Outwardly, for the benefit of the reporter from The Scotsman newspaper who covered the handover of the typewriter, Lord Sempill expressed enthusiasm for the “immaculate streamlined grey machine”. But Sempill was no doubt seething inside. If he had had his way, Europe would have been by 1950 ruled by Fascists, and his friends in Japan would be controlling the Pacific. Tens of thousands of Americans and ANZACs died preventing what Sempill had helped the Japanese set out to achieve. A Scottish newspaper in May last year called Sempill “a sleazy traitor”.
There was enormous irony in all this. On the page of The
Scotman’s edition of June 29 where an item announced Sempill’s accepting of his gift from Remington, the main photo was of General Douglas MacArthur at Haneda Airport in Tokyo. While still in Japan on occupation duties as Supreme Commander
for the Allied Powers, in October 1949, MacArthur had accepted a $100,000-a-year
executive role with Remington Rand. He went on to become chairman of the board.
At Remington MacArthur joined Lieutenant General Leslie Richard Groves Jr, the
US Army Corps of Engineers officer who directed the Manhattan Project that
developed the atomic bomb which smashed Japan into submission - and Sempill’s
scheming with it. Groves took up a position as general manager of Remington
Rand’s scientific research division in February 1948 and went on to become
vice-president of Sperry Rand.
MacArthur and Groves had in large part thwarted Sempill’s hopes
of Japanese domination in the Pacific. And in 1950 they were both employed by
the company which was giving Sempill a portable typewriter!
Scottish peer William Francis Forbes-Sempill, the 19th Lord
Sempill, had been working for the Japanese military since 1920, initially in an
official capacity but before and during World War II as a spy. His “handler”
was Teijirō Toyoda, who served as Japan’s Minister for Foreign Affairs in 1941
and was an admiral in the Imperial Japanese Navy. In the 1930s Sempill was an
active member of Far-Right, Fascist and
Anti-Semitic organisations in Britain, including the Anglo-German Fellowship and
The Right Club, a secretive organisation trying to rid the Conservative Party
of Jews.
On the outbreak of war in 1939, Sempill was given a position
in the Department of Air Materiel at the British Admiralty, allowing him access
to secret information about British aircraft. By June 1941, MI5 found Mitsubishi
Heavy Industries and Field Marshal Prince Yamagata Aritomo's Tokyo headquarters
had Sempill on their payrolls and that Sempill was passing on top secret
information about Fleet Air Arm aircraft. Special Branch arrested Mitsubishi
Shoji’s London boss Makihara Satoru on suspicion of espionage, but Sempill got
him freed. In August 1941, Winston Churchill and Franklin D. Roosevelt met in
Newfoundland to discuss the military threat posed by the Japanese. Soon after,
communications between the Japanese embassy in London and Tokyo were deciphered
by the Bletchley Park code breakers: Sempill was suspected of giving the Japanese
transcripts of the conference notes. Three months later, notes from Churchill's
personal agenda and inner circle were intercepted as they were being sent by
the Japanese Embassy in London to the Foreign Ministry in Tokyo. Admiralty had Sempill
posted as far away as possible, to the North of Scotland, because Churchill
wanted him cleared out “while time remains”. On December 13, 1941, six days
after the attack on Pearl Harbor, Sempill's office was raided and secret
documents were found. Two days later Sempill was discovered making phone calls
to the Japanese Embassy.
Most of the intelligence files on Sempill's activities during
the 1930s and 1940s mysteriously disappeared from the National Archives. However,
Public Record Office intelligence records released in 1998 and 2002 showed Sempill
had been a spy for Japan from the 1920s and during the war. The National
Archives said Sempill had also worked on behalf of Fascist contacts.

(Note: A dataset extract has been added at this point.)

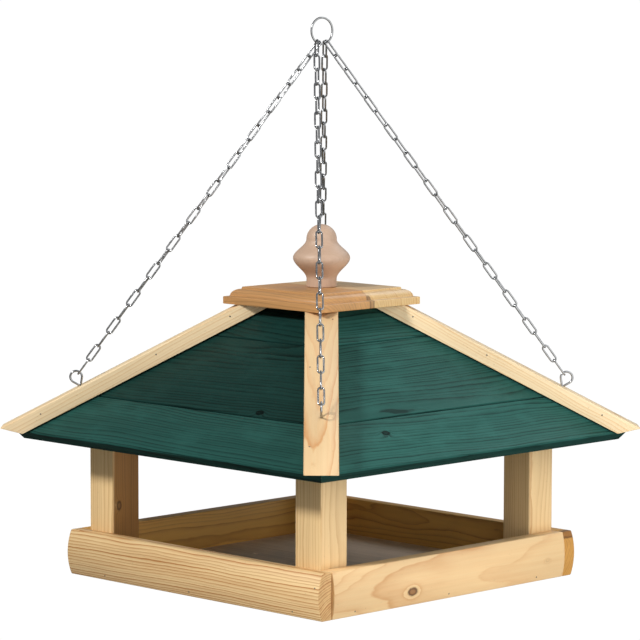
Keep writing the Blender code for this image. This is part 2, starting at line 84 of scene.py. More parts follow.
# Timber details
DOUBLES = 2e-6                   # corners of a mesh nearer than this are one
FLAT = math.radians(0.5)         # faces that turn less than this are one
SHARP = math.radians(36.0)       # arrises that turn more than this are eased
EASE = 0.0007
CAP_EASE = 0.0008
POST_EASE = 0.0011
RAIL_EASE = 0.0014
BATTEN_ROUND = 0.0007
BOARD_EASE = 0.0005
MITRE_CLOSE = 0.0002             # how far each board's end is drawn out to meet its neighbour
RAIL_CROWN = {"front": 0.0068, "right": 0.0042}   # how far a rail's outer face is arched

# Nails: a share of the rail's half length and a height, or a share of the eye's reach and a side
NAIL_RADIUS = 0.0010
NAIL_RISE = 0.0003
NAIL_SINK = 0.0004               # how far a head reaches into the wood
NAIL_SIDES = 14
RAIL_NAILS = {"front": ((-0.70, 0.0065), (-0.01, 0.0065), (0.79, 0.0065), (0.97, 0.041)),
              "right": ((-0.82, 0.0060), (-0.03, 0.0060), (0.75, 0.0060))}
BATTEN_NAILS = ((1.17, -1.0), (0.70, -1.0), (0.40, 1.0))
BATTEN_HALF = 0.0210
NAIL_ACROSS = 0.0140             # from the middle of a batten's upper face
NAIL_DOWN = 0.0075               # below the arris, in a batten's sides

# Wire details
RING_WIRE = 0.0027
RING_STEPS = 96
LINK_WIRE = 0.0024
LINK_PITCH = 0.0220
LINK_WIDTH = 0.0098
LINK_BITE = 0.00025
LINK_STEPS = 8                   # in each of a link's half rounds
WELD_SWELL = 1.10
HOOK_GAP = 0.0005
EYE_RADIUS = 0.0076
EYE_WIRE = 0.0028
EYE_LIFT = 0.0128
EYE_SHANK = 0.049
EYE_POINT = 0.0022               # length of the shank's point
EYE_POINT_RADIUS = 0.0002
EYE_NECK = 0.0012                # how far above the wood the teardrop closes
EYE_CLOSE = 0.0016               # how far beside the shank its end comes down
EYE_STEPS = 40
RING_PLAN_ANGLE = math.radians(82.5)
LINK_PLACES = {"front": -0.0086, "left": -0.0056, "back": 0.0046, "right": 0.0076}

# Finial, as shares of its height and of its widest radius
NECK_SHARE = 0.528
WAIST_SHARE = 0.534
FINIAL_LEVELS = (0.124, 0.464, 0.7605)
FINIAL_FOOT = 0.0006             # metres taken off its lower edge
FINIAL_SEGMENTS = 96
SWELL_STEPS = 26
DOME_STEPS = 18


def outward(angle):
    turn = math.radians(angle)
    return Vector((math.cos(turn), math.sin(turn), 0.0))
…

Quiet why the bounder Sempill was given the first “all-Scottish“
portable typewriter by Remington Rand was never published. It appears the
presentation had something to do with a promise Remington Rand had made to
Sempill in June 1949, eight months after the Hillington factory was opened, that
it would have a fully British-manufactured typewriter on the market within a
year. Why Remington Rand made the
promise to Sempill is not known. But it is safe to assume that, with MacArthur
and Groves on its board, the company would have shied well clear of Sempill had it
known of his pre-war and wartime activities.